デジタルカメラ(1996.12.18)

デジタルカメラ(1996.12.18)




 粉川哲夫さんの『もしインターネットが世界を変えるとしたら』(晶文社、96.10.15)の書評を鈴木志郎康さんが書いていたが、実は僕もあるところに書いた(雑誌の売る時期が過ぎたら公開する予定です)。3枚ほどの短い書評だから、粉川さんの批評のスタンスを考えるところまでは書けないが、粉川さんの批評の中心は書評を書きつつ考えていたことはいた。粉川さんは文章がうまいな、と思う。その批評のラインは岩波文庫の『花田清輝評論集』の解説を書いているくらいだから、わかろうというものだが、この文庫が93年以来重版していないのに驚いた。  それはそれとして、粉川さんの本に「日常のインターフェース」という章があって、面白いエピソードを集めているのだが、デジタルカメラについて書いた「カメラはメディア」という項がある。要約すれば、フェリーボートの上でデジタルカメラを使い、マンハッタン最南端の映像を撮っていたら、カメラに興味を持った黒人の夫婦が興味をもち、あとでプレイバックしてみたら、マンハッタンの映像は3枚だけで、説明のために接写してみせた新聞の紙面ばかりだった、という話である。粉川さんは、これはメディアとしては素晴らしいことである、と書いている。カメラがその場で人との媒介になるのが稀少なことであるから。鈴木さんもホームページで、日常に限りなく近いデジタルカメラの映像を使っていて、鈴木さんの詩の持ち味にも近づいている。

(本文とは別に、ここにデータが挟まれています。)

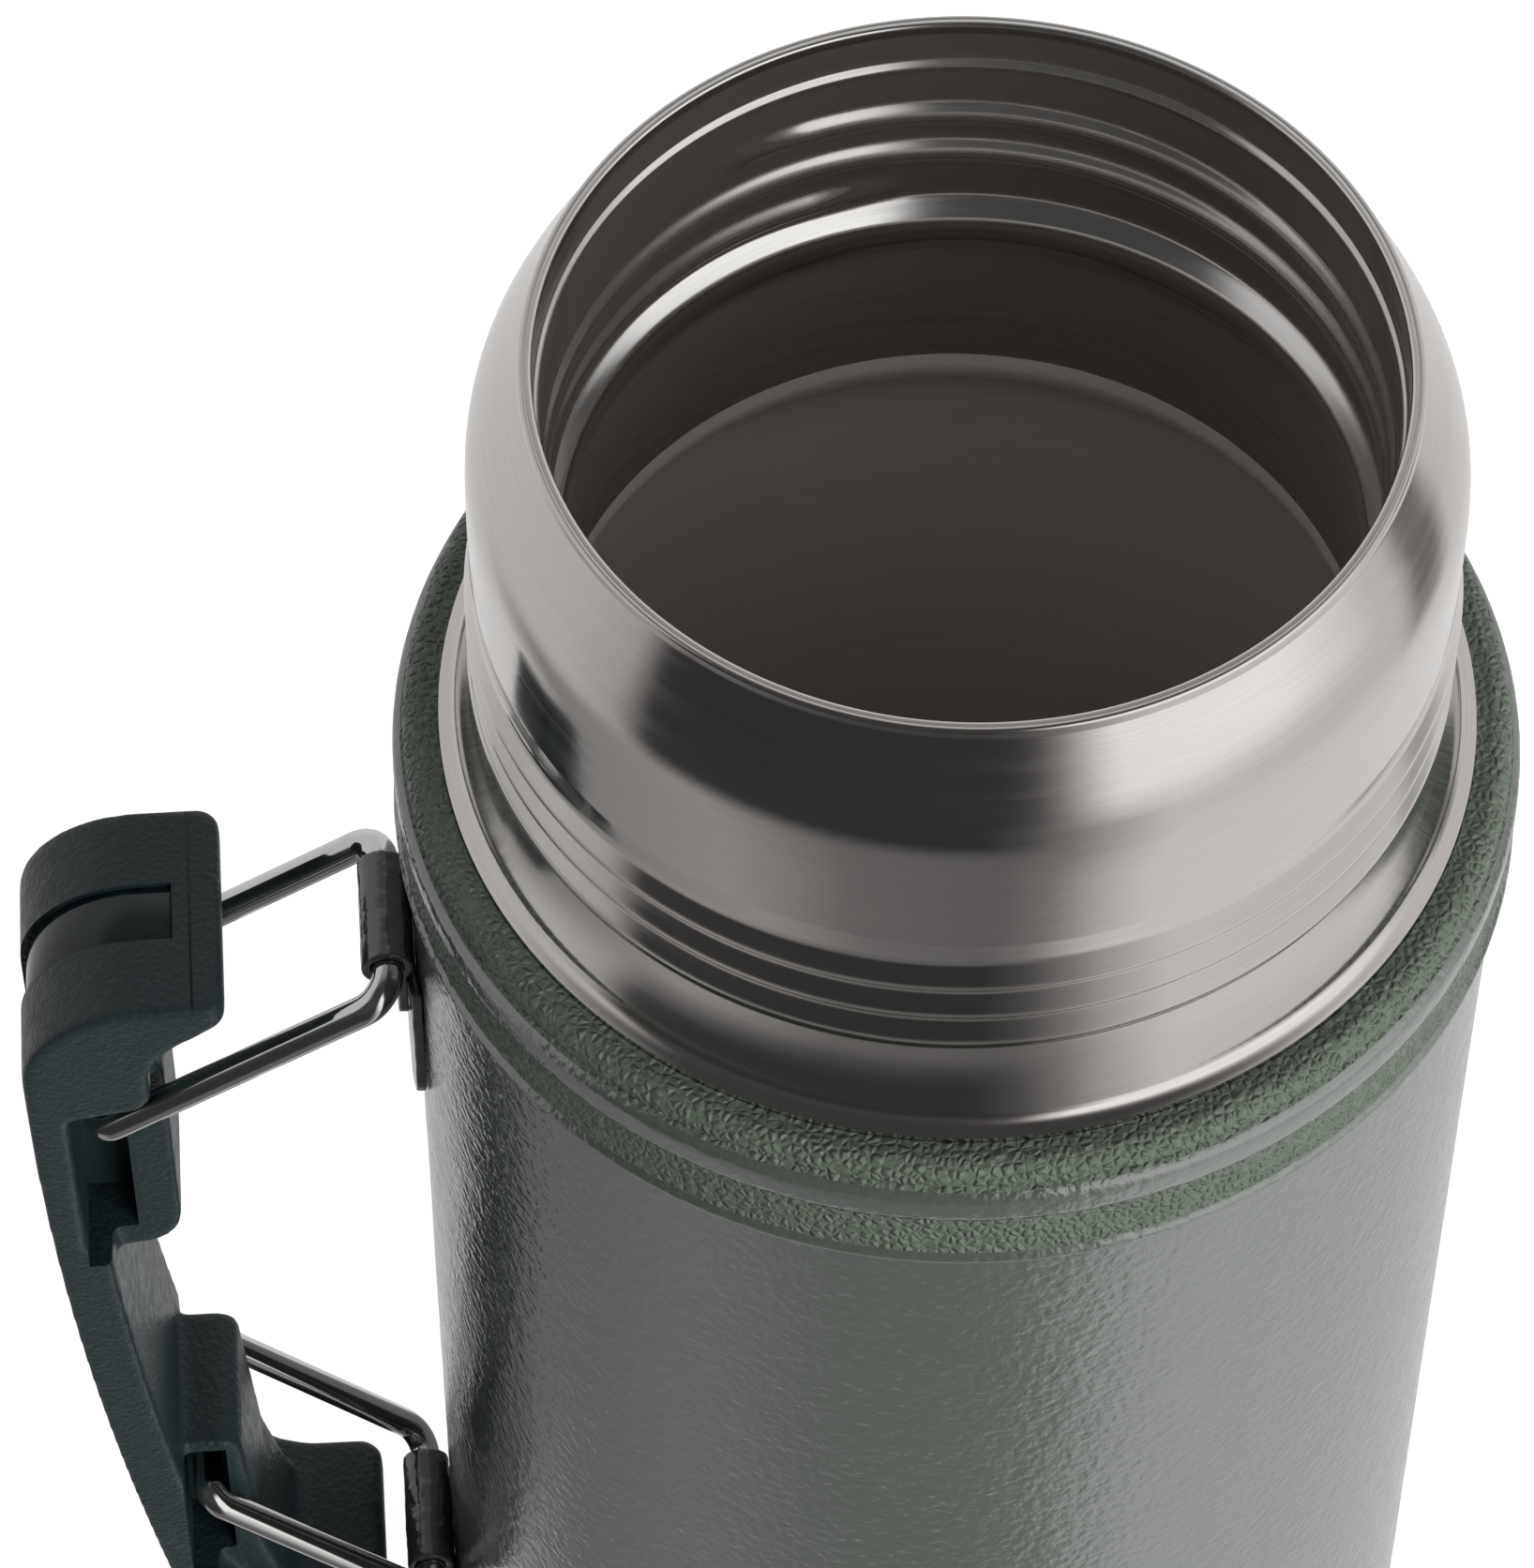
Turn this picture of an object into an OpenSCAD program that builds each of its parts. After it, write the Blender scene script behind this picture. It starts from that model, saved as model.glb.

 この年末の楽しみとして、僕もQV-10という新製品が出て安くなったデジタルカメラを買った。これを使った記念として、上の写真を載せてみる。僕は髭が濃い。さらにいえば毛深い。夏、蚊が足を刺すのに苦労するほどである。足の毛に蚊が絡まってもがいていたこともある。学生のころ銭湯に行って、自分ほど毛深い人がいないのが恥ずかしかった。このごろは髭をのばさなくなった、その毛穴をお目にかける次第である。